Las portadas de mis libros, iluminadas con su talento, son reflejo auténtico de sus inspiraciones. La de Opus Americanus es su interpretación libre del ave, complicada, laberíntica, pero hermosa, transformada en una especie de dragón que rumiaba en su mente y se alimentaba de sus emociones. Que salía de su cueva para asombrar las expectaciones de su audiencia. En este caso sus familiares y amigos. Que tenía muchos, pero los disciplinaba y racionaba su tiempo, porque la amistad y el amor más apasionados los tenía con su arte.

Así, convertido en un místico, se aislaba por días y a veces semanas para realizar sus meticulosas y misteriosas esculturas, pinturas o collages, los que emergían como un homenaje a la abstracción de las ideas. En su inspiración, parecía ver en cada pieza, recogida en sus viajes, paseos y caminatas y coleccionadas en lo que Lynn, su amiga y confidente de muchos años, definía como un barn o granero. Ella lo había apodado jocosamente Charlie Barnes. Para mí, era Charlie Brown, dada su neurosis cíclica, que me recordaba la ansiedad filosófica de Carlitos, el personaje de Charles Schultz.

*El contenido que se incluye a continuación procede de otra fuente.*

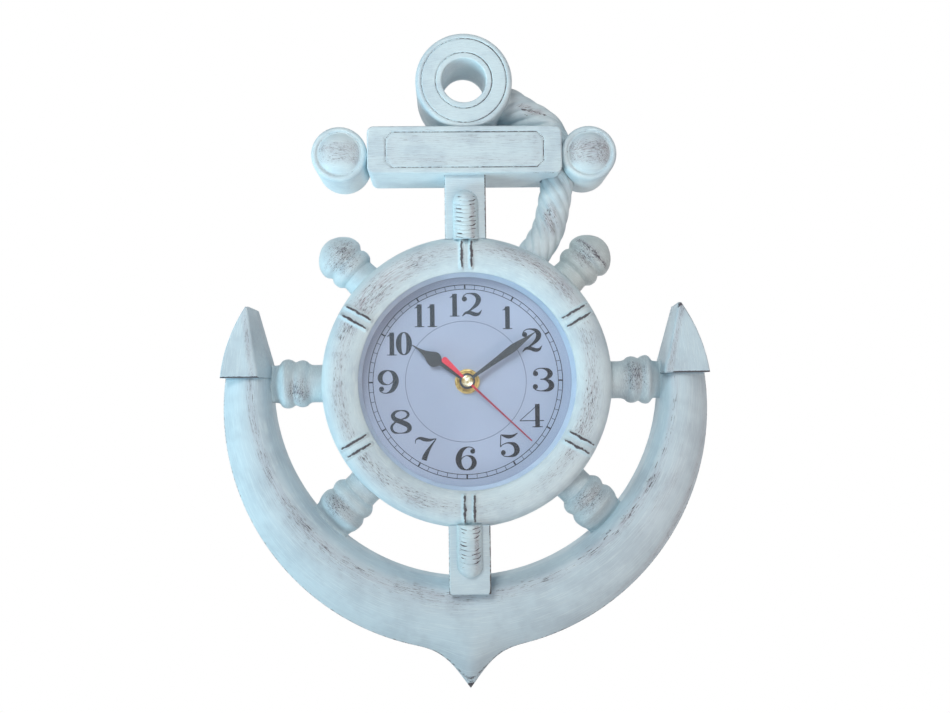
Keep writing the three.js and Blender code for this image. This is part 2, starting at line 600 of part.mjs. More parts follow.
function hourHand() {
  const side = new THREE.Path().moveTo(2.3, 0).lineTo(1.5, 14.5);
  side.bezierCurveTo(4.4, 17, 5.2, 23.5, 1.9, 26.5);
  side.quadraticCurveTo(1, 28, 0.8, 30).lineTo(0, 35.6);
  return handBlade(side, 23.4, 23.9, 4.3, 2.95);
}

function minuteHand() {
  const side = new THREE.Path().moveTo(1.3, 0).lineTo(1, 10);
  side.quadraticCurveTo(1.2, 22, 2.2, 29.5);
  side.quadraticCurveTo(2, 34, 0.5, 40).lineTo(0, 45.3);
  return handBlade(side, 24.8, 25.3, 4.1, 2.15);
}

function secondHand() {
  const side = new THREE.Path().moveTo(0, -18.2);
  side.quadraticCurveTo(1.65, -18.2, 1.65, -15.5).lineTo(1.3, -6).lineTo(0.8, 0);
  side.lineTo(0.35, 46.5).lineTo(0, 47.3);
  const blade = slab(outline([...side.getPoints(5).map(({ x, y }) => [x, y]),
    ...side.getPoints(5).map(({ x, y }) => [-x, y]).reverse().slice(1, -1)]), 26, 26.4);
  return cut(join(blade, rod(3.2, 25.9, 27.2, [0, 0], 28)), rod(1.1, 20, 26.8));
}

// Keyhole plate in the back of the beam; the nail bears at the top of its slot
function hangerPlate() {
  const { half, tall, thick, screw, slot, eye } = hanger;
  const shape = rectangle(half, beamHeight - tall / 2, beamHeight + tall / 2);
  const keyhole = new THREE.Path().absarc(0, nailHeight - slot, slot, 0, Math.PI, false);
  keyhole.absarc(0, beamHeight - 2.2, eye, 2.18, 0.96, false);
  shape.holes.push(keyhole);
  roundHole(shape, 1.6, [screw, beamHeight]);
  roundHole(shape, 1.6, [-screw, beamHeight]);
  const sinks = [-1, 1].map((side) => turned([[0, -1], [3.6, -1], [3.4, 0], [1.6, 1.3], [0, 1.3]], 20,
    [side * screw, beamHeight]));
  return cut(slab(shape, 0, thick, 0, 6), ...sinks);
}

const hangerScrew = (side) =>
  turned([[0, 0.1], [2.9, 0.1], [1.2, 1.4], [1.2, 8.5], [0, 10]], 20, [side * hanger.screw, beamHeight]);

// Assembly
const clock = new THREE.Group();
clock.position.z = -nailHeight;
const hands = new THREE.Group();
const handles = new THREE.Group();
const works = new THREE.Group();
clock.add(hands, handles, works);

function add(parent, name, geometry, look, degrees = 0) {
  const mesh = new THREE.Mesh(geometry, new THREE.MeshStandardMaterial(look));
  mesh.name = name;
  mesh.rotation.y = THREE.MathUtils.degToRad(degrees);
  parent.add(mesh);
}

add(clock, 'ring', ringCasting(), whitewash);
add(clock, 'beam', beamCasting(), whitewash);
add(clock, 'ball_left', ballCasting(-1), whitewash);
add(clock, 'ball_right', ballCasting(1), whitewash);
add(clock, 'shank_upper', shankPlate(wheel.radius - 4, beamFoot), whitewash);
add(clock, 'shank_lower', lowerShank(), whitewash);
add(clock, 'spindle_top', halfSpindle(wheel.radius - 3, spindleTop, true), whitewash);
add(clock, 'spindle_bottom', halfSpindle(spindleFoot, 3 - wheel.radius, false), whitewash);
add(clock, 'arms', armsCasting(), whitewash);
add(clock, 'fluke_left', flukeCasting(-1), whitewash);
add(clock, 'fluke_right', flukeCasting(1), whitewash);
add(clock, 'rope', ropeCasting(), whitewash);
add(clock, 'wheel_rim', wheelRim(), whitewash);
for (const [name, degrees] of Object.entries(handleAngles)) {
  const knob = name === 'ne' || name === 'nw';
  add(handles, `handle_${name}`, knob ? knobHandle() : linkHandle(), whitewash, degrees);
}
for (const name of Object.keys(dowels)) add(clock, `dowel_${name}`, dowel(name), dowelWood);
add(clock, 'hanger_plate', hangerPlate(), steel);
add(clock, 'hanger_screw_left', hangerScrew(-1), steel);
add(clock, 'hanger_screw_right', hangerScrew(1), steel);

add(clock, 'lens', rod(glassRadius, lens.back, lens.front, [0, 0], 48), glass);
add(clock, 'spacer_ring', tube(glassRadius, lip + 1, dial.face, lens.back, [0, 0], 48), whitewash);
add(clock, 'dial_plate', dialPlate(), paper);
add(clock, 'retaining_ring', retainingRing(), paper);

add(works, 'case_front', caseFront(), blackPlastic);
add(works, 'case_back', caseBack(), blackPlastic);
add(works, 'middle_plate', middlePlate(), whitePlastic);
add(works, 'threaded_bushing', tube(3.95, 3.1, 16.9, 23.1), brass);
add(works, 'rubber_washer', tube(9, 4.3, movement.front, dial.face - dial.board), rubber);
add(works, 'brass_washer', tube(6.8, 4.3, dial.face, 20.5), brass);
add(works, 'round_nut', roundNut(), brass);
add(works, 'hour_wheel', hourWheel(), whitePlastic);
add(works, 'motion_wheel', motionWheel(), whitePlastic);
add(works, 'cannon_pinion', cannonPinion(), brass);
add(works, 'centre_wheel', centreWheel(), brass);
add(works, 'second_wheel', secondWheel(), whitePlastic);
add(works, 'third_wheel', thirdWheel(), whitePlastic);
add(works, 'intermediate_wheel', intermediateWheel(), whitePlastic);
add(works, 'rotor', rotor(), steel);
add(works, 'stator', stator(), steel);
add(works, 'coil', coilBobbin(), copper);
add(works, 'circuit_board', circuitBoard(), greenBoard);
add(works, 'quartz_crystal', quartzCrystal(), steel);
add(works, 'set_knob', setKnob(), blackPlastic);
add(works, 'battery', batteryCell(), batteryFoil);
add(works, 'contact_positive', batteryContact(1), steel);
add(works, 'contact_negative', batteryContact(-1), steel);

add(hands, 'hour_hand', hourHand(), blackPaint, shown.hour);
add(hands, 'minute_hand', minuteHand(), blackPaint, shown.minute);
add(hands, 'second_hand', secondHand(), redPaint, shown.second);

const part = new THREE.Group();
part.add(clock);

export default part;
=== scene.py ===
import math
from functools import partial

import bpy
import numpy as np
from mathutils import Matrix


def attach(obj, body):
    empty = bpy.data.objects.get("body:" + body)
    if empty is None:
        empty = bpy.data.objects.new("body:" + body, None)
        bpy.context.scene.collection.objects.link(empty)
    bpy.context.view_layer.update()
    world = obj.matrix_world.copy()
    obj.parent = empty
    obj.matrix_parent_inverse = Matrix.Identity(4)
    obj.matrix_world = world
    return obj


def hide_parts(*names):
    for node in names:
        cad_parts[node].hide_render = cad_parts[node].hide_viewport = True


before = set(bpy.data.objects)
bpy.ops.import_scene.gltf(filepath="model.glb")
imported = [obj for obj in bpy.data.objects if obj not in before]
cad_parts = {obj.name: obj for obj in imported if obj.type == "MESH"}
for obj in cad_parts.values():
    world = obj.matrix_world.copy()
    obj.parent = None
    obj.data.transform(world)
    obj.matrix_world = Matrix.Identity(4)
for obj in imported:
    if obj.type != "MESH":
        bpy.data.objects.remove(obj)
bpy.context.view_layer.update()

nailHeight = 128.0  # mm from the wheel's axis up to the nail, where the frame has its origin
print("frame loaded:", len(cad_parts), "nodes")

# Sizes below are millimetres from the wheel's axis: x to the right, depth in front of the wall, z up.


def toFrame(points):  # metres in the frame: x, minus the depth, and z less the nail's height
    return np.stack((points[..., 0], -points[..., 1], points[..., 2] - nailHeight), -1) / 1000


def linear(hexColor):  # sRGB hex to linear: value / 12.92 when dark, else ((value + 0.055) / 1.055) to the 2.4
    value = np.array([int(hexColor[i:i + 2], 16) for i in (1, 3, 5)]) / 255
    bright = ((value + 0.055) / 1.055) ** 2.4
    return (*np.where(value <= 0.04045, value / 12.92, bright).tolist(), 1.0)


def bump(value, middle, half):  # bell curve: e to the minus squared distance from the middle, in halves
    return np.exp(-((value - middle) / half) ** 2)


def ramp(value, low, high):  # 0 at low, 1 at high, which may be the smaller, and 3t^2 - 2t^3 between
    t = np.clip((value - low) / (high - low), 0, 1)
    return t * t * (3 - 2 * t)


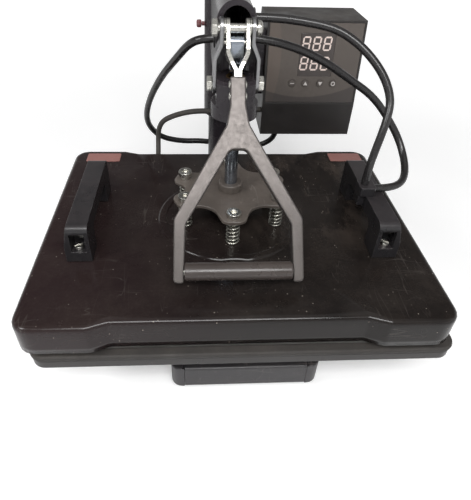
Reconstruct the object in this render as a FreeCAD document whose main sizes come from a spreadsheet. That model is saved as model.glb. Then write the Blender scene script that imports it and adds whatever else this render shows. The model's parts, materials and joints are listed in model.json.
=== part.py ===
import FreeCAD, Part
import Sketcher
import math
import os
import re
from types import SimpleNamespace
from FreeCAD import Placement, Rotation, Vector

# A table-top swing-away heat press. X runs to the right, Y to the back, Z up.
# The origin lies on the table, straight under the axis of the ram.

SIZES = {
    # the middle of the whole press on the table, seen from under the ram's axis
    "middle_right": 4.25, "middle_back": 38.5,
    # base, a frame of square-section rails on four feet
    "foot_height": 8, "foot_radius": 12, "foot_margin": 20,
    "rail_height": 30, "rail_width": 34, "rail_wall": 2.5, "cap_length": 14, "cap_corner": 11,
    "base_width": 156, "base_front": 147, "base_shift": 12,
    "rear_rail_width": 60, "post_reach": 186,
    # stand and lower platen
    "stand_plate": 6, "stand_depth": 90, "stand_bolt_inset": 14,
    "column_radius": 28, "column_height": 26,
    "head_plate_width": 160, "head_plate_depth": 120, "head_plate": 4,
    "lower_width": 400, "lower_depth": 316, "lower_thickness": 10, "lower_corner": 14,
    "lower_shift": 7.5, "pad_overhang": 1, "pad_thickness": 6,
    # post and the sleeve that swings on it
    "post_radius": 19, "post_wall": 3, "post_below_cap": 8,
    "flange_side": 56, "flange_thickness": 6, "flange_bolt_offset": 21,
    "collar_bottom": 172, "collar_height": 6, "thrust_gap": 0.3,
    "swing_radius": 25, "swing_bush_radius": 22, "swing_bush_length": 30, "swing_below_arm": 1,
    "cap_overhang": 1, "cap_thickness": 6, "running_fit": 0.05, "seat_gap": 0.05,
    # arm
    "arm_width": 36, "arm_wall": 5, "arm_height": 85, "arm_over_pivot": 20.7, "arm_front": 10,
    "cable_hole_radius": 6, "cable_hole_back": 40, "low_hole_drop": 19.3, "high_hole_drop": 0.3,
    "grommet_flange_radius": 8.5, "grommet_flange": 1.5, "cable_gap": 0.5,
    # ram sleeve, its bushes and the pivot above it
    "ram_radius": 6.8, "ram_sleeve_radius": 22.5, "ram_reach": 85, "ram_sleeve_height": 37,
    "ram_sleeve_chamfer": 2.5, "ram_bush_radius": 9, "ram_bush_length": 12,
    "sleeve_flat": 18, "sleeve_flat_height": 23, "pivot_over_sleeve": 41.3,
    "bracket_bolt_drop": 7, "bracket_thickness": 3.3, "bracket_side_gap": 0.3, "bracket_width": 18,
    "bracket_low_bend": 25, "bracket_high_bend": 12, "stack_gap": 0.2,
    "bolt_radius": 4, "hex_flats": 13, "hex_height": 5.3, "screw_depth": 7,
    "washer_radius": 8, "washer_thickness": 1.6,
    # handle
    "grip_drop": 175, "strap_gap": 14, "strap_thickness": 3.3, "strap_reach": 62,
    "fork_start": 42, "fork_thickness": 10.5, "stem_half": 6.8, "stem_straight": 66,
    "flare_start": 83, "flare_half": 10, "elbow_before_grip": 47.6, "elbow_half": 58,
    "leg_past_grip": 10.1, "leg_end_half": 59.5, "window_start": 105, "window_nose": 7,
    "inner_elbow_before_grip": 42.6, "inner_elbow_half": 47.5, "grip_half": 50, "leg_corner": 4,
    "elbow_round": 12, "slot_gap": 0.25, "grip_distance": 213.6, "grip_radius": 8.5,
    "grip_rod_radius": 4, "grip_gap": 0.3,
    "rivet_radius": 2, "rivet_head_radius": 3.6, "rivet_head": 1.4, "rivet_first": 48,
    "rivet_pitch": 10,
    # toggle between handle and ram
    "crank": 12, "link_length": 21, "link_width": 12.2, "pin_radius": 3, "crank_pin_head": 1.2,
    "eye_radius": 4.9, "eye_back": 1.1, "eye_up": 1.1, "eye_wall": 1.9, "link_end_radius": 6.1,
    "tongue_thickness": 5.6, "tongue_width": 12, "tongue_over_pin": 5.5, "tongue_gap": 0.3,
    "tongue_slot": 9.2, "shoulder_drop": 9.7, "ram_tail": 10,
    # star plate and its hardware
    "star_thickness": 4, "lobe_radius": 11, "star_waist": 0.86, "waist_round": 20,
    "side_waist_round": 11,
    "bolt_front": 52.5, "bolt_side": 49.5, "bolt_side_back": 21.5,
    "star_collar_radius": 13, "star_collar_height": 9, "ram_nut_flats": 22, "ram_nut_height": 8,
    "head_radius": 7.5, "head_height": 5, "shank_radius": 4, "shank_gap": 0.5,
    "spacer_height": 4.2, "spacer_radius": 5.5, "shank_seat": 7,
    "spring_length": 29, "spring_radius": 6.2, "spring_wire": 2, "spring_turns": 6, "spring_gap": 0.3,
    # heated platen
    "cover_width": 400, "cover_depth": 320, "cover_middle": -9.5, "cover_height": 32,
    "cover_wall": 2, "cover_corner": 18, "cover_edge": 5,
    "step_depth": 6.5, "step_inside": 116, "step_outside": 134, "step_round": 12,
    "ring_half_width": 80, "ring_half_depth": 77.5, "ring_band": 9, "ring_height": 1,
    "ring_middle": -8,
    "platen_gap": 0.3, "platen_inset": 8, "heat_thickness": 14, "heat_corner": 12,
    "element_radius": 3, "element_gap": 0.2, "element_side": 40, "element_front": 30,
    "element_turn": 24, "element_open": 40,
    "sheet_gap": 0.4, "sheet_thickness": 16.7, "sheet_inset": 5,
    # side handles on the cover
    "side_handle_inset": 34, "side_handle_width": 25, "side_handle_height": 42,
    "side_handle_front": -82.5, "side_handle_length": 133, "side_foot": 27, "side_bar": 16,
    "side_round": 7, "side_taper": 5, "side_taper_drop": 24, "side_pocket_depth": 16, "side_pocket_wall": 4,
    "screw_seat": 12, "screw_roof": 9, "screw_head_radius": 4.5, "screw_head": 3.5, "screw_radius": 2.5,
    # control box
    "box_left": 52, "box_width": 124, "box_front": 160.5, "box_depth": 80,
    "box_drop": 176.3, "box_height": 144, "box_lip": 43, "box_slope": 12, "box_wall": 2,
    "panel_margin": 3, "display_left": 43, "display_width": 44, "display_low": 36,
    "display_height": 51, "window_gap": 0.2, "window_sink": 0.2,
    "button_radius": 4.5, "button_up_slope": 27, "button_gap": 0.15, "button_stand": 1.2,
    "button_flange": 1.5, "button_drop": 0.8, "set_button": 37, "raise_button": 54.5,
    "lower_button": 74, "start_button": 91, "board_gap": 6, "board_thickness": 1.6, "board_inset": 6,
    "bracket_bar_width": 14, "bracket_bar_rise": 50, "bracket_bar_height": 80,
    "switch_width": 12, "switch_height": 22, "switch_depth": 7, "switch_gap": 0.6,
    "switch_tilt": 8, "switch_back": 44, "switch_rise": 30, "switch_pin": 0.3, "switch_pin_radius": 1,
    "inlet_width": 30, "inlet_height": 24, "inlet_depth": 16, "inlet_wall": 3, "inlet_left": 40,
    "inlet_rise": 18, "inlet_flange": 4, "inlet_plate": 1.6,
    "fuse_radius": 6, "fuse_cap_radius": 8, "fuse_cap": 6, "fuse_length": 22, "fuse_left": 92,
    # the clamp in which two cables end, the entry of the third, and the cables
    "clamp_over": 7.5, "clamp_reach": 9, "clamp_depth": 20, "clamp_height": 10, "clamp_drop": 12,
    "clamp_back": -23, "clamp_round": 3, "cable_radius": 4, "sensor_radius": 3.5,
    "rear_entry_left": 92, "rear_entry_drop": 22, "rear_entry_radius": 7, "rear_entry_length": 3,
    "lock_screw_drop": 41.3, "lock_stud_radius": 2.5, "lock_stud": 3.5, "lock_knob_radius": 4.5,
    "lock_knob": 6.3,
}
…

Las esculturas de metal creadas por CACHV como firmaba sus obras, entre fuentes, figuras y murales tridimensionales, destacan El ángel exterminador, La fuente musical, y muchas otras que adornan las mansiones de los propietarios que comisionaron sus piezas. Una de sus esculturas de madera encargada por un coleccionista en Estados Unidos fue precisamente la puerta inspirada en La Porte de l’Enfer del artista francés August Rodin; otras fueron La Ballena, un homenaje a Moby Dick y El aeroplano, una oda al origen de la aviación.

Su colección de Mandalas es un magnífico concierto de colores y formas, su gozo en las simetrías del universo las cuales encontraba fascinantes especialmente en el momento del diseño que según él era como buscar pistas para el detective. Sus pinturas evocan la pequeñez del hombre frente al infinito, o la lucha constante ante los instintos. El Autorretrato de un joven que ilustra la portada de Caliwood, mi libro más reciente, y que pintara en su juventud, es un símbolo de la búsqueda de la afirmación del individuo. Una de sus últimas sin embargo, El Hombre Azul, enorme retrato de la madurez idealizada en su propio yo, el Omega del Alfa que es el del joven, quedó plasmada como una reafirmación de su existencia humana y artística.

De todos los países donde había viajado Carlos Alberto, Irlanda lo fascinó por el exquisito verdor de su Naturaleza. Florencia lo sedujo con su arte renacentista. Pero en Paris respiró el aire a través de las obras de los artistas que dejaron profunda huella en su paso por la vida. La huella de Carlos Alberto Chávez Vásquez fue profunda como artista y ser humano, pero silente. Más que una huella es una luz que brilla y permanece en el éter, que es donde en realidad es eterna.